%%

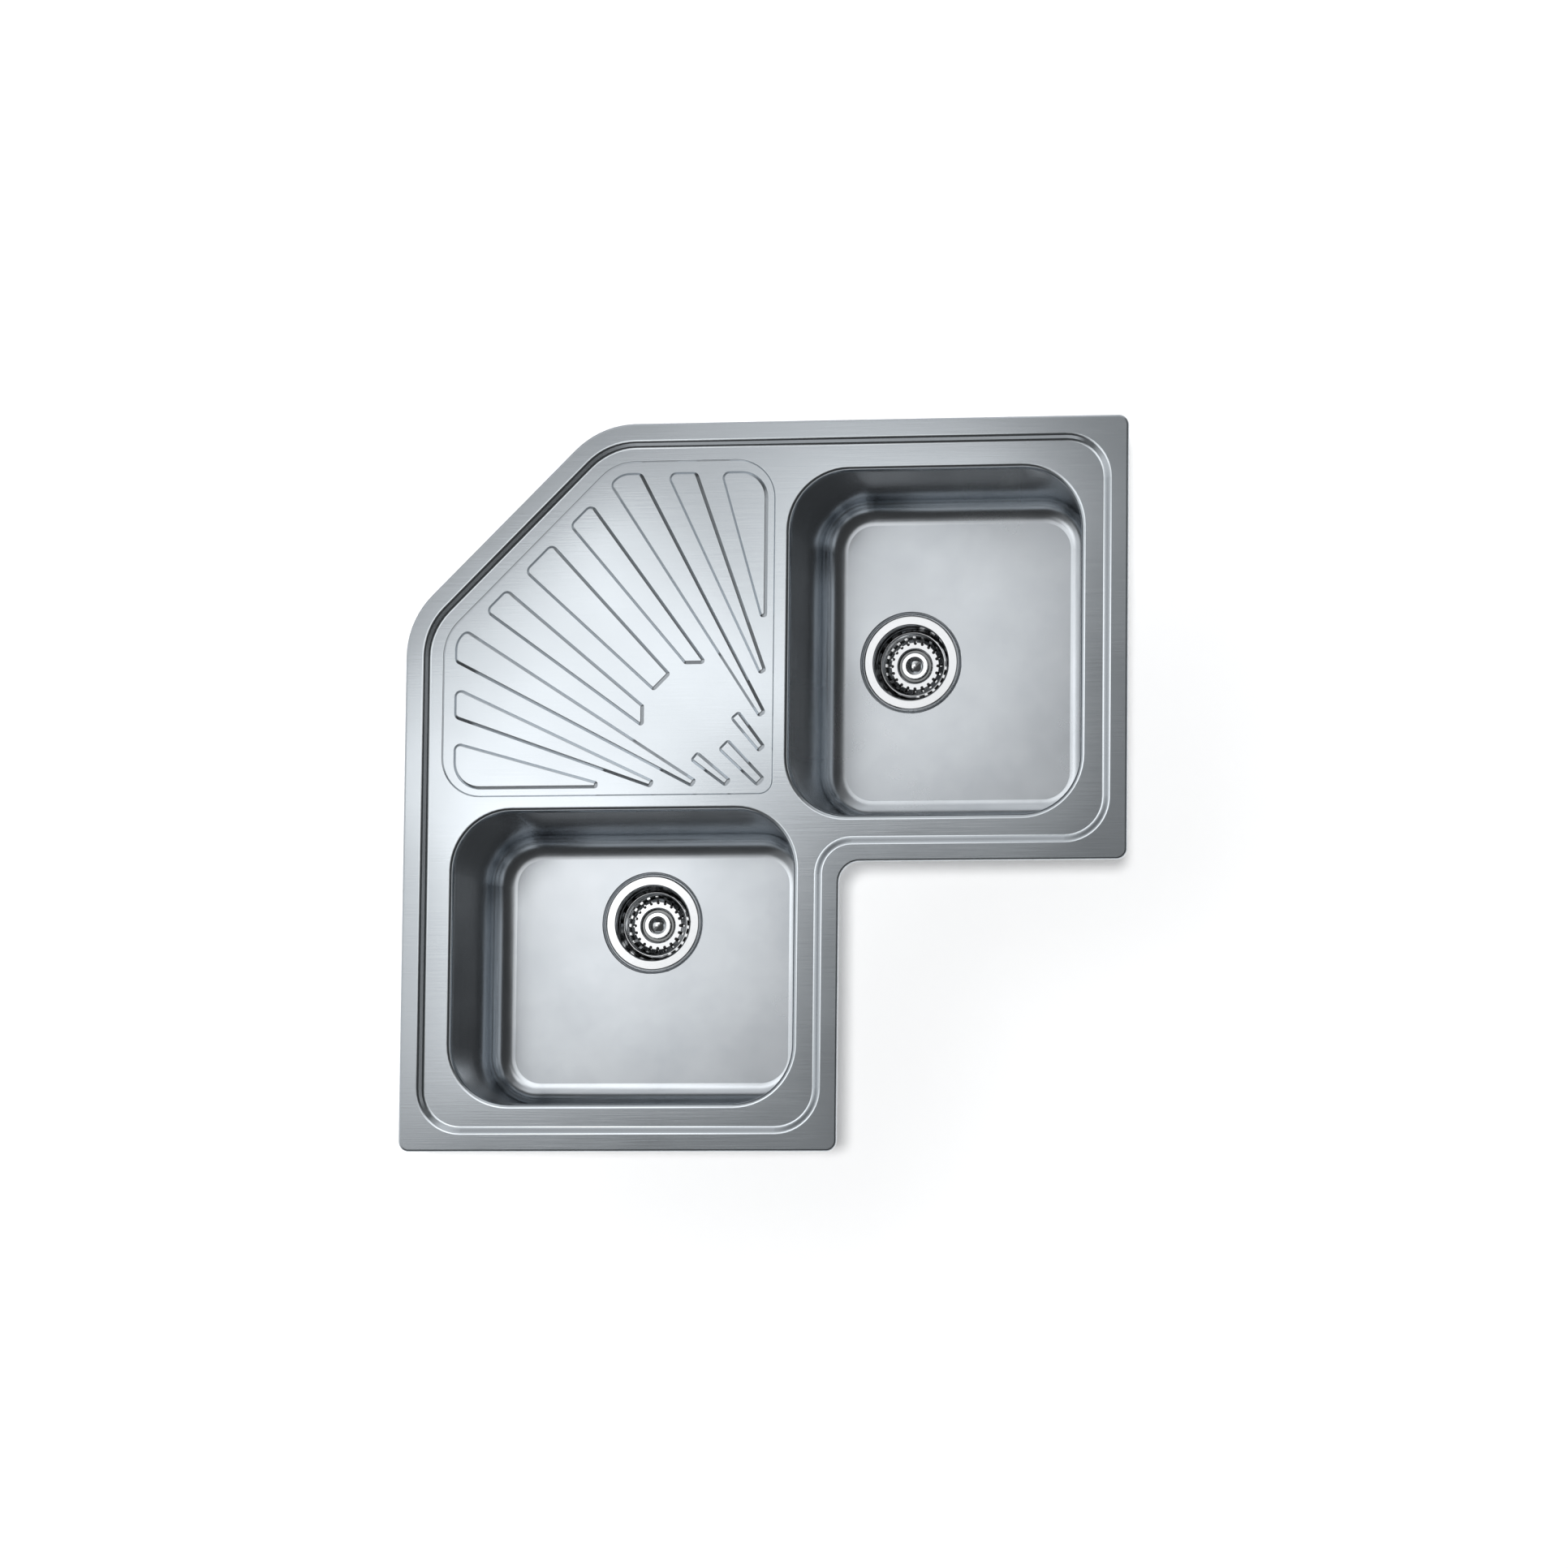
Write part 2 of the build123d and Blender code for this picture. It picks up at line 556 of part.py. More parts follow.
def basket():
    """The lift-out strainer: a cup whose slots run from its floor up into its wall."""
    half = BASKET_SHEET / 2
    floor_z = BASKET_FLOOR_TOP - half
    well_z = WELL_TOP - half
    points = [
        (BASKET_RIM_R, BASKET_RIM_TOP - half),
        (BASKET_WALL_TOP_R, BASKET_RIM_TOP - half),
        (BASKET_FLOOR_R, floor_z),
        (BASKET_WELL_R, floor_z),
        (BASKET_WELL_R - BASKET_WELL_DEPTH, well_z),
        (STEM_R, well_z),
    ]
    cup = turned_sheet(points, BASKET_SHEET, [BASKET_BEND, BASKET_BEND, half * 2, half * 2])
    slot_start = BASKET_WELL_R + SLOT_TO_WELL
    slot_length = BASKET_RIM_R - slot_start
    slot_face = SlotOverall(slot_length, SLOT_WIDTH)
    slot_place = Pos(slot_start + slot_length / 2, 0, BASKET_RIM_TOP - SLOT_TO_RIM)
    slot = extrude(slot_place * slot_face, amount=CUP_FLOOR)
    return cup - [Rot(0, 0, 360 / SLOTS * turn) * slot for turn in range(SLOTS)]


def basket_seal():
    """The rubber ring that sits round the basket's well and closes the cup's drain holes."""
    bottom = CUP_FLOOR + LIFT_GAP
    return ring(BASKET_SEAL_R + BASKET_SEAL_WIDTH, BASKET_SEAL_R, bottom, bottom + BASKET_SEAL_HEIGHT)


def basket_stem():
    """The pin under the knob, riveted through the basket's well."""
    top = WELL_TOP + KNOB_NECK_HEIGHT
    bottom = WELL_TOP - BASKET_SHEET - STEM_LENGTH
    return turned(
        [
            (0, top),
            (STEM_R, top),
            (STEM_R, bottom + SCREW_TIP_CHAMFER),
            (STEM_R - SCREW_TIP_CHAMFER, bottom),
            (0, bottom),
        ]
    )


def basket_knob():
    """A flat plate to lift by, with a domed middle, on a short neck."""
    plate_bottom = WELL_TOP + KNOB_NECK_HEIGHT
    plate_top = plate_bottom + KNOB_PLATE_THICKNESS
    neck = ring(KNOB_NECK_R, STEM_R, WELL_TOP, plate_bottom)
    plate = Pos(0, 0, (plate_bottom + plate_top) / 2) * Cylinder(KNOB_PLATE_R, KNOB_PLATE_THICKNESS)
    plate = fillet(plate.edges().filter_by(GeomType.CIRCLE), KNOB_EDGE_R)
    dome_r = (KNOB_DOME_R**2 + KNOB_DOME_HEIGHT**2) / (2 * KNOB_DOME_HEIGHT)
    dome = Pos(0, 0, plate_top + KNOB_DOME_HEIGHT - dome_r) * Sphere(dome_r)
    cap_box = Pos(0, 0, plate_top + KNOB_DOME_HEIGHT / 2) * Cylinder(KNOB_PLATE_R, KNOB_DOME_HEIGHT)
    return neck + plate + (dome & cap_box)


# ---- fixing clips, with x outwards across the rim's edge and y along it


def clip_places():
    """Nine places round the edge: two on each long side, one on each shorter one."""
    half = SIDE / 2
    notch = ARM - half
    long_start = WALL_CUT - half
    quarter = (half - long_start) / 4
    arm_middle = (half - notch) / 2
    notch_middle = (half + notch) / 2
    cut_middle = half - WALL_CUT / 2
    return [
        Location((long_start + quarter, half, 0), (0, 0, 90)),
        Location((half - quarter, half, 0), (0, 0, 90)),
        Location((half, arm_middle, 0), (0, 0, 0)),
        Location((notch_middle, -notch, 0), (0, 0, -90)),
        Location((notch, -notch_middle, 0), (0, 0, 0)),
        Location((-arm_middle, -half, 0), (0, 0, -90)),
        Location((-half, quarter - half, 0), (0, 0, 180)),
        Location((-half, -long_start - quarter, 0), (0, 0, 180)),
        Location((-cut_middle, cut_middle, 0), (0, 0, 135)),
    ]


def clip_bracket():
    """A stirrup welded under the deck, with a weld nut for the clip's screw."""
    half = BRACKET_SHEET / 2
    top = DECK_UNDER - half
    base = DECK_UNDER - BRACKET_DEPTH
    side = BRACKET_SPAN / 2
    foot = side + BRACKET_FOOT
    points = [(-foot, top), (-side, top), (-side, base), (side, base), (side, top), (foot, top)]
    strip = trace(FilletPolyline(points, radius=BRACKET_BEND), line_width=BRACKET_SHEET)
    stirrup = extrude(Plane.YZ * strip, amount=BRACKET_WIDTH / 2, both=True)
    nut = Pos(0, 0, base - half - NUT_HEIGHT / 2) * Cylinder(NUT_R, NUT_HEIGHT)
    tapping = Pos(0, 0, base - half) * Cylinder(CLIP_SCREW_R + RUNNING_GAP / 2, 4 * NUT_HEIGHT)
    return Pos(-CLIP_INSET, 0, 0) * (stirrup + nut - tapping)


def clip_head_z():
    """Height of the screw head's bearing face when the clip is slack."""
    base_top = DECK_UNDER - BRACKET_DEPTH + BRACKET_SHEET / 2
    return base_top + CLIP_SCREW_REACH - CLIP_SCREW_LENGTH


def clip_screw():
    """A cross-slotted screw whose head carries the washer and the claw."""
    bearing = clip_head_z()
    shank_top = bearing + CLIP_SCREW_LENGTH
    body = turned(
        [
            (0, shank_top),
            (CLIP_SCREW_R - SCREW_TIP_CHAMFER, shank_top),
            (CLIP_SCREW_R, shank_top - SCREW_TIP_CHAMFER),
            (CLIP_SCREW_R, bearing),
            (CLIP_HEAD_R, bearing),
            (CLIP_HEAD_R, bearing - CLIP_HEAD_HEIGHT + SCREW_TIP_CHAMFER),
            (CLIP_HEAD_R - SCREW_TIP_CHAMFER, bearing - CLIP_HEAD_HEIGHT),
            (0, bearing - CLIP_HEAD_HEIGHT),
        ]
    )
    slot = Box(2 * CLIP_SCREW_R, SCREW_TIP_CHAMFER, CLIP_HEAD_HEIGHT)
    cross = Pos(0, 0, bearing - CLIP_HEAD_HEIGHT) * (slot + Rot(0, 0, 90) * slot)
    return Pos(-CLIP_INSET, 0, 0) * (body - cross)


def clip_washer():
    bottom = clip_head_z() + RUNNING_GAP
    inner_r = CLIP_SCREW_R + HOLE_CLEARANCE
    return Pos(-CLIP_INSET, 0, 0) * ring(WASHER_R, inner_r, bottom, bottom + WASHER_THICKNESS)


def clip_claw():
    """The angle that reaches out under the worktop and bites it with its toothed tip."""
    half = CLAW_SHEET / 2
    middle = clip_head_z() + 2 * RUNNING_GAP + WASHER_THICKNESS + half
    tip = -CLAW_TIP_INSET - half
    tip_top = middle + CLAW_RISE
    line = FilletPolyline([(-CLIP_INSET - CLAW_TAIL, middle), (tip, middle), (tip, tip_top)], radius=CLAW_BEND)
    strip = Plane.XZ * trace(line, line_width=CLAW_SHEET)
    claw = extrude(strip, amount=CLAW_WIDTH / 2, both=True)
    pitch = CLAW_WIDTH / CLAW_TEETH
    notch_face = make_face(
        Polyline((-pitch / 2, 0), (0, -CLAW_TOOTH_DEPTH), (pitch / 2, 0), close=True)
    )
    notch = extrude(Plane.YZ * notch_face, amount=CLAW_SHEET, both=True)
    for number in range(CLAW_TEETH):
        y = (number + 0.5) * pitch - CLAW_WIDTH / 2
        claw -= Pos(tip, y, tip_top) * notch
    hole = Pos(-CLIP_INSET, 0, middle) * Cylinder(CLIP_SCREW_R + HOLE_CLEARANCE, 2 * CLAW_SHEET)
    turn = Pos(-CLIP_INSET, 0, 0) * Rot(0, 0, CLAW_PARKED) * Pos(CLIP_INSET, 0, 0)
    return turn * (claw - hole)


# ---- all nodes


def nodes():
    """Each node's name and its solid or group of solids."""
    parts = {"deck": deck(), "rim_seal": rim_seal()}
    waste_pieces = {
        "waste_strainer_cup": strainer_cup,
        "waste_flange_seal": flange_seal,
        "waste_body_seal": body_seal,
        "waste_body": waste_body,
        "waste_brass_insert": brass_insert,
        "waste_clamp_screw": clamp_screw,
        "basket": basket,
        "basket_seal": basket_seal,
        "basket_stem": basket_stem,
        "basket_knob": basket_knob,
    }
    for side, place in BOWL_PLACES.items():
        parts[side + "_bowl"] = place * bowl()
        parts[side + "_sound_pad"] = place * pad()
        for name, make in waste_pieces.items():
            parts[side + "_" + name] = waste_place(side) * make()
    places = clip_places()
    parts["clip_brackets"] = Compound([place * clip_bracket().solid() for place in places])
    for number, place in enumerate(places, start=1):
        parts[f"clip_washer_{number}"] = place * clip_washer()
        parts[f"clip_screw_{number}"] = place * clip_screw()
        parts[f"clip_claw_{number}"] = place * clip_claw()
    return parts


os.makedirs("parts", exist_ok=True)
for node, shape in nodes().items():
    export_step(shape, os.path.join("parts", node + ".step"))
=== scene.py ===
"""The look of the corner sink: materials, camera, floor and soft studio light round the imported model."""
import math

import bpy
from mathutils import Matrix, Vector


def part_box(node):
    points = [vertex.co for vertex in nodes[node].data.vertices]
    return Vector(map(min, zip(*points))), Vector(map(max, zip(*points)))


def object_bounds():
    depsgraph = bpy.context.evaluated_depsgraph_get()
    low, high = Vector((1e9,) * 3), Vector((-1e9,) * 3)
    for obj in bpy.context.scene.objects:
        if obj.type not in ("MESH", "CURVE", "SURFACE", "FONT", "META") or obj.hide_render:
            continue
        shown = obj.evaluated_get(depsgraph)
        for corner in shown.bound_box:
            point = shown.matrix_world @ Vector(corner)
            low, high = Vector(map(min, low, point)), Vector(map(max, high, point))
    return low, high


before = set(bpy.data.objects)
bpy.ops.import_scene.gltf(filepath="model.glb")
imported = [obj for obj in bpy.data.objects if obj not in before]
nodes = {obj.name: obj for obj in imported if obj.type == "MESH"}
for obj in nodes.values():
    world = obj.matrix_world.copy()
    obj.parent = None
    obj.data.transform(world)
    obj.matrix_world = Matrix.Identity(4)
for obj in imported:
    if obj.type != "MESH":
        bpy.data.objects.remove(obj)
cad_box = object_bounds()

WHITE = (1.0, 1.0, 1.0)

# ---- camera, in metres and degrees: on the user's side, rolled so that +Y is up in the picture
CAMERA_TARGET = Vector((0.0243, 0.0002, 0.0))
CAMERA_DISTANCE = 8.0
CAMERA_AZIMUTH = 57.0
CAMERA_ELEVATION = 77.9
CAMERA_LENS = 162.7
CAMERA_SENSOR = 36.0
CAMERA_REACH = 100.0

# ---- softboxes that face down, placed where the deck, the drainer and the bowls' floors mirror them
SOFTBOXES = (
    {"name": "broad", "place": (-0.445, 0.233, 1.3), "size": (1.3, 0.48), "turn": 45, "power": 0.72},
    {"name": "over_drainer", "place": (-0.481, 0.24, 1.25), "size": (0.5, 0.36), "turn": 45, "power": 0.53},
    {
        "name": "over_right_bowl",
        "place": (-0.032, 0.337, 1.22),
        "size": (0.34, 0.42),
        "turn": 0,
        "power": 0.33,
    },
    {
        "name": "over_left_bowl",
        "place": (-0.433, -0.081, 1.22),
        "size": (0.42, 0.34),
        "turn": 0,
        "power": 0.33,
    },
)
SUN_PLACE = (0.13, -0.067, 1.0)  # it shines from here towards the origin
SUN_STRENGTH = 1.7
SUN_ANGLE = 4.0

# ---- the room round the sink, which the steel mirrors
WALL_SIDE = (-0.7071, 0.7071, 0.0)
# from the user's side round to the walls: place on the ramp and grey level
ROOM = (
    (0.0, 0.05),
    (0.42, 0.06),
    (0.5, 0.2),
    (0.57, 0.12),
    (0.61, 0.42),
    (0.66, 0.45),
    (0.75, 0.85),
    (0.86, 0.8),
    (1.0, 0.25),
)
ROOM_TINT = (0.97, 0.985, 1.0)  # of every grey in the room
# a pale band low over the user's side, so that the deck isn't black when it is seen from the walls
BAND_GREY = 0.8
BAND_START = (0.1, 0.18)  # sines of the elevations between which it appears
BAND_END = (0.3, 0.42)  # and between which it fades out
BAND_SIDE = (-0.35, -0.1)  # how far towards the user's side it is full, and where it ends

# ---- floor, in metres
FLOOR_DROP = 0.002  # below the object's lowest point
FLOOR_HALF = 6.0
FLOOR_GREY = 0.94
FLOOR_ROUGHNESS = 0.9
FLOOR_GLOW = 0.27  # share of white that the camera and reflections see whatever the light

# ---- metals: colours and roughness between which they vary, stretch and depth of the lines
POLISH = {
    "light": (0.66, 0.67, 0.68),
    "dark": (0.58, 0.59, 0.60),
    "rough": (0.08, 0.14),
    "stretch": (4.0, 4.0, 4.0),
    "grain": 0.05,
}
METALS = {
    "deck_steel": {
        "light": (0.61, 0.645, 0.675),
        "dark": (0.51, 0.545, 0.575),
        "rough": (0.15, 0.22),
        "stretch": (0.25, 12.0, 12.0),
        "grain": 0.25,
    },
    "bowl_steel": {
        "light": (0.74, 0.77, 0.80),
        "dark": (0.46, 0.49, 0.52),
        "rough": (0.12, 0.2),
        "stretch": (0.2, 0.2, 3.0),
        "grain": 0.04,
    },
    "polished_steel": POLISH,
    "basket_steel": POLISH,
    "chrome": {
        "light": (0.86, 0.87, 0.88),
        "dark": (0.80, 0.82, 0.83),
        "rough": (0.04, 0.09),
        "stretch": (3.0, 3.0, 3.0),
        "grain": 0.03,
    },
    "zinc_plate": {
        "light": (0.66, 0.67, 0.66),
        "dark": (0.50, 0.52, 0.52),
        "rough": (0.3, 0.45),
        "stretch": (3.0, 3.0, 3.0),
        "grain": 0.2,
    },
}
LINES = {"scale": 60.0, "detail": 6.0, "roughness": 0.6}
LINE_DEPTH = 0.0001
LINE_SHARE = 0.5  # of the roughness; cloudy patches make the rest
PATCHES = {"scale": 5.0, "detail": 3.0}
MIXED_RANGE = (0.25, 0.75)  # where lines and patches together mostly lie
NOISE_RANGE = (0.3, 0.7)  # where one noise texture mostly lies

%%

- _YOUR OBJECTIVE_:
Working from the data above, extract solely the lines from the one containing "place * clip_claw()" through the one containing "for corner in", exactly as they appear, both included.

- _WRITTEN RESPONSE_:
        parts[f"clip_claw_{number}"] = place * clip_claw()
    return parts


os.makedirs("parts", exist_ok=True)
for node, shape in nodes().items():
    export_step(shape, os.path.join("parts", node + ".step"))
=== scene.py ===
"""The look of the corner sink: materials, camera, floor and soft studio light round the imported model."""
import math

import bpy
from mathutils import Matrix, Vector


def part_box(node):
    points = [vertex.co for vertex in nodes[node].data.vertices]
    return Vector(map(min, zip(*points))), Vector(map(max, zip(*points)))


def object_bounds():
    depsgraph = bpy.context.evaluated_depsgraph_get()
    low, high = Vector((1e9,) * 3), Vector((-1e9,) * 3)
    for obj in bpy.context.scene.objects:
        if obj.type not in ("MESH", "CURVE", "SURFACE", "FONT", "META") or obj.hide_render:
            continue
        shown = obj.evaluated_get(depsgraph)
        for corner in shown.bound_box:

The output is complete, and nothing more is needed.